Уже на этом этапе связь Брукнера с Вагнером должна быть рассмотрена осторожно и пристально. Не в силах противодействовать Ганслику ни музыкально, ни риторически, ни в смысле влиятельности, Брукнер принял эту ассоциацию, поскольку она позволяла ему занять определенное место в актуальной тогда расстановке сил и потому, что он объективно находился под колоссальным влиянием вагнеровского музыкального новаторства – впрочем, сложно назвать европейского композитора, который был бы полностью свободен от этого влияния и не признавал грандиозности сделанного Вагнером, не важно, превознося или отторгая его.
В то же время, по мнению российского музыковеда К. В. Зенкина, «в силу различия основных жанров творчества он “разошелся” [с Вагнером] более, чем с кем-либо другим». Действительно, подавляющее большинство вагнеровских эпигонов направляли свои усилия на жанр оперы: она, точнее, «музыкальная драма» является центральным понятием вагнерианы. Музыкальная драма представляла собой переосмысленную оперу – изобретенный Вагнером жанр, где музыка и слово, сросшиеся воедино, создавали платформу для трансляции его философских, эстетических и политических воззрений. В то же время Брукнер становится на путь симфониста и следует по нему с поразительной последовательностью до самой смерти, а именно совершает осознанный выбор в пользу бетховенско-брамсовского жанра, да еще и трактует его консервативно с точки зрения формы – четырехчастный цикл, адажио, скерцо с контрастной серединой.
Разумеется, Брукнер мыслит симфонию совершенно иначе, чем Брамс, да и чем Бетховен: Вагнер, в год своей смерти заявивший, что знает «лишь одного, кто приближается к Бетховену; это – Брукнер», был не совсем прав.
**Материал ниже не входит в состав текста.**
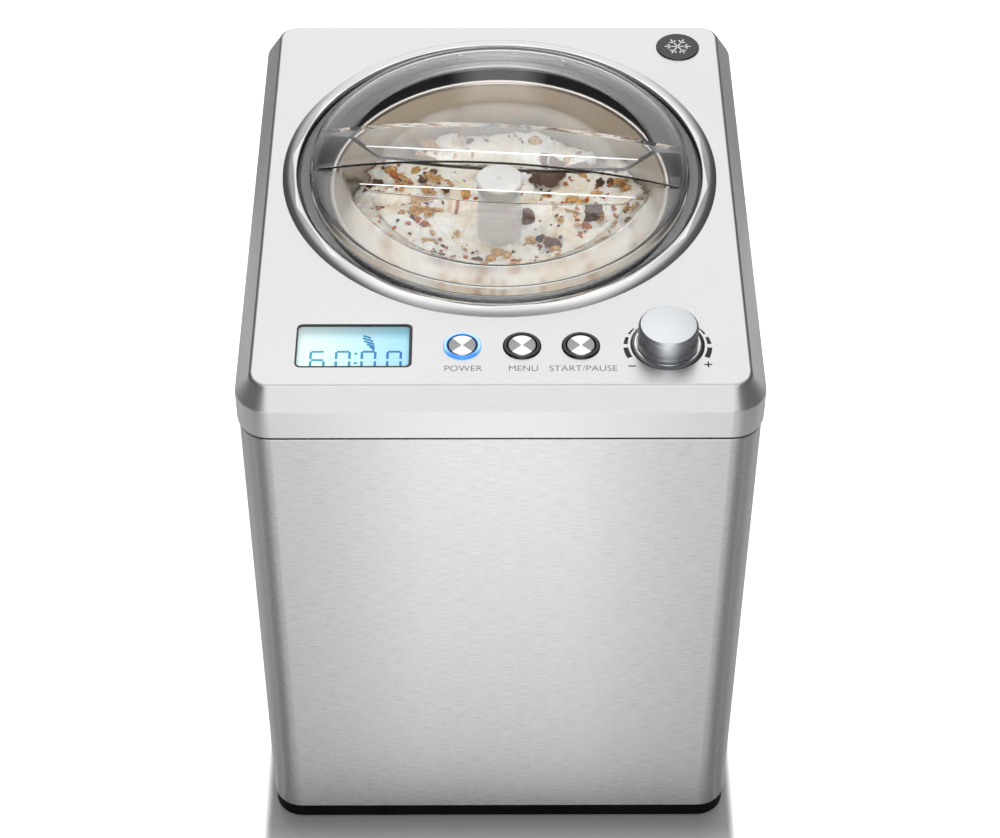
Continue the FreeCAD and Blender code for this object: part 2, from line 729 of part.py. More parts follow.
def make_cooling():
    cx, cy, radius = compressor
    plate_z = floor_z + grommet_height
    places = [(cx + dx, cy + dy) for dx in (-42, 42) for dy in (-42, 42)]
    save("compressor_grommets", Part.makeCompound([tube_ring(x, y, floor_z, plate_z, 8, 3) for x, y in places]))
    plate = round_box(cx - 54, cx + 54, cy - 54, cy + 54, plate_z, plate_z + 2.5, 10)
    save("compressor_base", plate.cut([cyl(x, y, plate_z - 1, plate_z + 4, 3.2) for x, y in places]))
    low = plate_z + 2.5
    high = low + compressor_height
    shell = turned([(0, low), (radius * 0.55, low), (radius * 0.9, low + 12), (radius, low + 26),
                    (radius, low + 48), (radius + 2.5, low + 48), (radius + 2.5, low + 51), (radius, low + 51),
                    (radius, high - 34), (radius * 0.93, high - 18), (radius * 0.74, high - 7),
                    (radius * 0.42, high - 1), (0, high)], cx, cy)
    save("compressor_shell", shell)
    flat_y = cy - radius
    terminal = round_box(cx - 16, cx + 16, flat_y - 24, flat_y + 12, low + 56, low + 86, 4)
    wide = cyl(cx, cy, low + 50, low + 90, radius + 0.1)
    save("terminal_cover", terminal.cut(wide))

    fx, fz = fan_centre
    half = fan_r + 6
    ring = box(fx - half, fx + half, fan_front, fan_front + 24, fz - half, fz + half)
    ring = ring.cut(cyl_along((0, 1, 0), (fx, fan_front - 1, fz), 26, fan_r + 2))
    spokes = [box(fx - half + 2, fx + half - 2, fan_front, fan_front + 3, fz - 3, fz + 3),
              box(fx - 3, fx + 3, fan_front, fan_front + 3, fz - half + 2, fz + half - 2)]
    legs = [box(x - 4, x + 4, fan_front, fan_front + 24, floor_z, fz - half) for x in (fx - 40, fx + 40)]
    shroud = join([ring, cyl_along((0, 1, 0), (fx, fan_front, fz), 3, 16)] + spokes + legs)
    save("fan_shroud", shroud.cut(cyl_along((0, 1, 0), (fx, fan_front + 1.5, fz), 10, 3.2)))
    save("fan_motor", join([
        cyl_along((0, 1, 0), (fx, fan_front + 3, fz), 6, 13),
        cyl_along((0, 1, 0), (fx, fan_front + 9, fz), 10, 1.5),
    ]))
    rotor = cyl_along((0, 1, 0), (fx, fan_front + 9.6, fz), 11, 15)
    blades = []
    for number in range(7):
        blade = box(fx + 13, fx + fan_r - 0.5, fan_front + 14.2, fan_front + 15.6, fz - 10, fz + 10)
        blade.rotate(Vector(fx, fan_front + 15, fz), Vector(1, 0, 0), 24)
        blade.rotate(Vector(fx, 0, fz), Vector(0, 1, 0), number * 360 / 7)
        blades.append(blade)
    rotor = join([rotor] + blades)
    rotor = rotor.common(cyl_along((0, 1, 0), (fx, fan_front + 9.6, fz), 11, fan_r))
    save("fan_rotor", rotor.cut(cyl_along((0, 1, 0), (fx, fan_front + 9, fz), 12, 1.5 + running)))

    x0 = fx - half
    x1 = fx + half
    y0 = condenser_front
    middle = y0 + condenser_depth / 2
    runs = 7
    run_pitch = 14.0
    z0 = fz - run_pitch * (runs - 1) / 2
    levels = [z0 + number * run_pitch for number in range(runs)]
    holes = [cyl_along((1, 0, 0), (x0 - 4, middle, z), x1 - x0 + 8, 3 + snug) for z in levels]
    fins = []
    count = 18
    for number in range(count):
        x = x0 + 3 + number * (x1 - x0 - 6) / (count - 1)
        fin = box(x - 0.4, x + 0.4, y0, y0 + condenser_depth, fz - half, fz + half)
        fins.append(fin.cut(holes))
    for x in (x0 - 1.4, x1 + 0.2):
        fins.append(box(x, x + 1.2, y0, y0 + condenser_depth, floor_z, fz + half).cut(holes))
    save("condenser_fins", Part.makeCompound(fins))
    points = []
    for number, z in enumerate(levels):
        ends = [x0 - 12, x1 + 12]
        if number % 2:
            ends.reverse()
        points += [(ends[0], middle, z), (ends[1], middle, z)]
    inlet = (x1 + 12, middle, levels[-1] + 14)
    outlet = points[0]
    save("condenser_tube", pipe(points + [inlet], 3.0, 6.5))
    dx, dy, low, high = drier
    save("filter_drier", turned([(0, low), (3.5, low), (8, low + 10), (8, high - 10), (3.5, high), (0, high)], dx, dy))
    return shell, inlet, outlet


cooling = make_cooling()


def make_controls():
    x0, x1, y0, y1 = window
    edge = window_border
    hole = (x0 + edge, x1 - window_border_right, y0 + edge, y1 - edge)
    rim_z = top_z - bezel_rim
    panel_z = top_z - panel_drop
    rim = round_box(x0 + snug, x1 - snug, y0 + snug, y1 - snug, rim_z, top_z + snug, window_corner - snug)
    room = window_pocket - snug
    rear_room = window_pocket_rear - snug
    block = round_box(x0 - room, x1 + room, y0 - room, y1 + rear_room, panel_z, top_z - window_skin - snug,
                      window_corner - snug)
    room -= bezel_wall
    rear_room -= bezel_wall
    inside = round_box(x0 - room, x1 + room, y0 - room, y1 + rear_room, panel_z - 1, rim_z, window_corner - edge)
    bezel = join([rim, block]).cut([inside, round_box(*hole, panel_z - 1, top_z + 1, window_corner - edge)])
    save("display_bezel", bezel)
    room = window_pocket - snug
    rear_room = window_pocket_rear - snug
    panel_low = panel_z - panel_sheet
    module_low = panel_low - module_depth
    save("display_window", round_box(x0 - room, x1 + room, y0 - room, y1 + rear_room, panel_low, panel_z, 2))
    save("display_module", join([
        box(x0 - 2, x1 + 2, y0 - 2, y1 + rear_room - 0.5, module_low, panel_low),
        box(x0 + 4, x0 + 8, y0 + 4, y1 - 4, board_top, module_low),
        box(x1 - 8, x1 - 4, y0 + 4, y1 - 4, board_top, module_low),
    ]))
    board = box(-120, 120, -147, -101, board_top - board_sheet, board_top)
    board = board.cut([cyl(x, y, board_top - 3, board_top + 1, 1.3) for x, y in control_posts])
    save("control_board", board)
    switches = []
    for x in button_xs:
        switches.append(join([box(x - 3, x + 3, panel_y - 3, panel_y + 3, board_top, board_top + 3.5),
                              cyl(x, panel_y, board_top + 3.5, board_top + 4.3, 1.7)]))
    save("tact_switches", Part.makeCompound(switches))
    names = ("power_button", "menu_button", "start_button")
    stem_z = board_top + 4.3 + button_travel + fit
    for x, name in zip(button_xs, names):
        cap = turned([(0, stem_z), (2.5, stem_z), (2.5, top_z - 4), (button_r, top_z - 4),
                      (button_r, top_z + button_stand - 0.5), (button_r - 0.6, top_z + button_stand),
                      (0, top_z + button_stand - 0.2)], x, panel_y)
        save(name, cap)
    rings = []
    for x in button_xs:
        low = top_z - cover_wall - 3.0
        ring = turned([(button_r + fit, low), (button_ring_r + 2, low), (button_ring_r + 2, top_z - cover_wall - snug),
                       (button_ring_r, top_z - cover_wall - snug), (button_ring_r, top_z + 0.5),
                       (button_ring_r - 0.5, top_z + 0.9), (button_r + fit, top_z + 0.9)], x, panel_y)
        rings.append(ring)
    save("power_ring", rings[0])
    save("button_rings", Part.makeCompound(rings[1:]))

    inner = knob_r + knob_ring_gap
    outer = inner + knob_ring_width
    save("knob_ring", turned([(inner, top_z), (outer, top_z), (outer, top_z + knob_ring_edge),
                              (inner + 0.7, top_z + knob_ring_rise), (inner, top_z + knob_ring_rise)],
                             knob_x, knob_y))
    floor = top_z + 0.2
    head_top = top_z + knob_height
    head = turned([(0, floor + 4), (knob_r - 2, floor + 4), (knob_r - 2, floor + fit), (knob_r, floor + fit),
                   (knob_r, head_top - knob_chamfer), (knob_r - knob_chamfer, head_top), (0, head_top)],
                  knob_x, knob_y)
    hub = cyl(knob_x, knob_y, floor + 0.6, floor + 5, 6)
    bore = cyl(knob_x, knob_y, floor - 1, head_top - knob_roof, encoder_r + 0.02)
    save("control_knob", join([head, hub]).cut(bore))
    save("encoder_shaft", cyl(knob_x, knob_y, board_top + 8, head_top - knob_roof - 0.2, encoder_r))
    encoder = join([box(knob_x - 6.5, knob_x + 6.5, knob_y - 6.5, knob_y + 6.5, board_top, board_top + 7),
                    cyl(knob_x, knob_y, board_top + 7, top_z - cover_wall + 1.5, 4.6)])
    save("encoder", encoder.cut(cyl(knob_x, knob_y, board_top + 7.5, top_z + 5, encoder_r + running)))

    bx, by, br = badge
    save("badge_disc", turned([(0, top_z), (br, top_z), (br, top_z + 0.4), (br - 0.4, top_z + 0.8),
                               (0, top_z + 0.8)], bx, by))

    screws = [pan_screw(x, rear_y - 1.8, z, (0, -1, 0), 10, 1.5, 3.5, 1.4) for x, z in rear_screws]
    for x, y in control_posts:
        screws.append(pan_screw(x, y, board_top - board_sheet, (0, 0, 1), 8, 1.1, 2.6, 1.6))
    save("case_screws", Part.makeCompound(screws))
    low = floor_z + board_lift
    power = box(-112, -16, -142, -66, low, low + board_sheet)
    save("power_board", power.cut([cyl(x, y, low - 1, low + 3, 1.4) for x, y in board_posts]))
    top = low + board_sheet
    save("power_parts", Part.makeCompound([
        box(-100, -66, -128, -96, top, top + 28), box(-56, -40, -128, -112, top, top + 16),
        cyl(-30, -104, top, top + 26, 8), cyl(-48, -88, top, top + 22, 6), box(-98, -78, -86, -74, top, top + 14),
    ]))


make_controls()


def make_lines():
    cx, cy, radius = compressor
    shell, inlet, outlet = cooling
    dx, dy, drier_low, drier_high = drier
    high = floor_z + grommet_height + 2.5 + compressor_height
    coil_low = chamber_floor + coil_lift
    coil_high = coil_low + (coil_rings - 1) * coil_pitch
    start_y = axis_y + coil_ring_r
    coils = [Part.makeTorus(coil_ring_r, coil_r, Vector(0, axis_y, z)) for z in (coil_low, coil_high)]
    drop_y = axis_y + foam_r + 3.0
    over = high + 8
    suction = pipe([(-7, start_y, coil_high), (-7, drop_y, coil_high), (-7, drop_y, over + 7.5),
                    (-30, dy + 8, over + 7.5), (-30, cy + 8, over + 7.5), (-30, cy + 8, high - 20)], 3.0, 6.0)
    suction = suction.cut([coils[1], shell])
    discharge = pipe([(cx - 4, cy, high - 6), (cx - 4, cy, over), (cx - 4, inlet[1], over),
                      (inlet[0], inlet[1], over), inlet], 2.5, 6.0).cut(shell)
    liquid = pipe([outlet, (dx, outlet[1], outlet[2]), (dx, dy, outlet[2]), (dx, dy, drier_low)], 2.5, 5.0)
    save("refrigerant_lines", Part.makeCompound([suction, discharge, liquid]))
    thin = pipe([(7, start_y, coil_low), (7, drop_y, coil_low), (7, drop_y, drier_high + 10),
                 (dx, dy, drier_high + 10), (dx, dy, drier_high)], 1.6, 3.5)
    save("capillary", thin.cut(coils[0]))


make_lines()
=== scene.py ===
import bpy
import json
import math
import random
from mathutils import Matrix, Vector, noise
from mathutils.bvhtree import BVHTree

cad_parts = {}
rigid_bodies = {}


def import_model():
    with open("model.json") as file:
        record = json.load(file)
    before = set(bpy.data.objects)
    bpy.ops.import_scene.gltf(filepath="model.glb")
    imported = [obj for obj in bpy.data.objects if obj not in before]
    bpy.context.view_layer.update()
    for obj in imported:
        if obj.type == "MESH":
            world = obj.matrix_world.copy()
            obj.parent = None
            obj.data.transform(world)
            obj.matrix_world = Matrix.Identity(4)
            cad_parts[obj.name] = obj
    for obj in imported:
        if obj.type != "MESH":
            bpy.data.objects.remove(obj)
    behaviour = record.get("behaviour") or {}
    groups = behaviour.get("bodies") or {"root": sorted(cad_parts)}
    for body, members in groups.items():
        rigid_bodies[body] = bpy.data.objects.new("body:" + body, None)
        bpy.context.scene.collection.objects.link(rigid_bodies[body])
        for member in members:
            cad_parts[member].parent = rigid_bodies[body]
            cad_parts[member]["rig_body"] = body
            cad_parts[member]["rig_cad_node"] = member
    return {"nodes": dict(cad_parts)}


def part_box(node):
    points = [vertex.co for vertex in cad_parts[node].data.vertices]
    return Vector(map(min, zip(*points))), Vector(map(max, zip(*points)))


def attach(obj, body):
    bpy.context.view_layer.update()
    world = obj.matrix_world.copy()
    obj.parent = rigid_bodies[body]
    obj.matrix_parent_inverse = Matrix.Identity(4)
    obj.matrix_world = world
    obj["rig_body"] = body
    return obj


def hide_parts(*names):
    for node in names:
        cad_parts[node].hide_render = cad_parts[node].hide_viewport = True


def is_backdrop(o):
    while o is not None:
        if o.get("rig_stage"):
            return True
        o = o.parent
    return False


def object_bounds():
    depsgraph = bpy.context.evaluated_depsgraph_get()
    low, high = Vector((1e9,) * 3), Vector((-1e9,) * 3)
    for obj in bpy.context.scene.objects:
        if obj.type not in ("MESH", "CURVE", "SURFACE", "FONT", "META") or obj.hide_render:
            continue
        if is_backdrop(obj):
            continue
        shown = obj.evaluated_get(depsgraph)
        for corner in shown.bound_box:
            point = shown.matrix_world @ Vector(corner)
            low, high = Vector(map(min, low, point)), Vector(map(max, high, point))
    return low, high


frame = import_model()
cadLow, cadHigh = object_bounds()
mm = 0.001
nodes = frame["nodes"]
print("frame loaded:", len(nodes), "nodes")

# places read from the frame, in metres
bowlLow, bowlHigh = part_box("mixing_bowl")
collarLow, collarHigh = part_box("bowl_collar")
windowLow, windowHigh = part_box("display_window")
knobLow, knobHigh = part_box("control_knob")
badgeLow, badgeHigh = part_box("badge_disc")
axisY = (collarLow.y + collarHigh.y) / 2
topZ = badgeLow.z


# small helpers
def hexColour(text):
    # sRGB hex to the linear colour that shaders take
    channels = [int(text[i:i + 2], 16) / 255 for i in (1, 3, 5)]
    linear = [c / 12.92 if c <= 0.04045 else ((c + 0.055) / 1.055) ** 2.4 for c in channels]
    return (*linear, 1.0)


def firstOutput(source):
    # a node stands for its first output
    return source.outputs[0] if hasattr(source, "outputs") else source


def linkInput(node, name, source):
    node.id_data.links.new(firstOutput(source), node.inputs[name])


def addNode(tree, kind, settings=None, links=None):
    # settings: attributes or input values by name; links: input name to a socket or a node
    node = tree.nodes.new(kind)
    for key, value in (settings or {}).items():
        if isinstance(key, str) and hasattr(node, key):
            setattr(node, key, value)
        else:
            node.inputs[key].default_value = value
    for key, source in (links or {}).items():
        linkInput(node, key, source)
    return node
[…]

Главным, что разделяет Бетховена и Брукнера, является просвещенческий интерес первого к Человеку и глубоко католический трепет второго перед Творцом. Отсюда разная природа эйфории в финалах их симфоний: идея радости и всечеловеческого братания, которая пронизывает финал Девятой Бетховена, – революционная и во многом атеистическая – абсолютно чужда Брукнеру: в финалах его симфоний самоутверждается и достигает экстаза нечто куда большее, чем человек.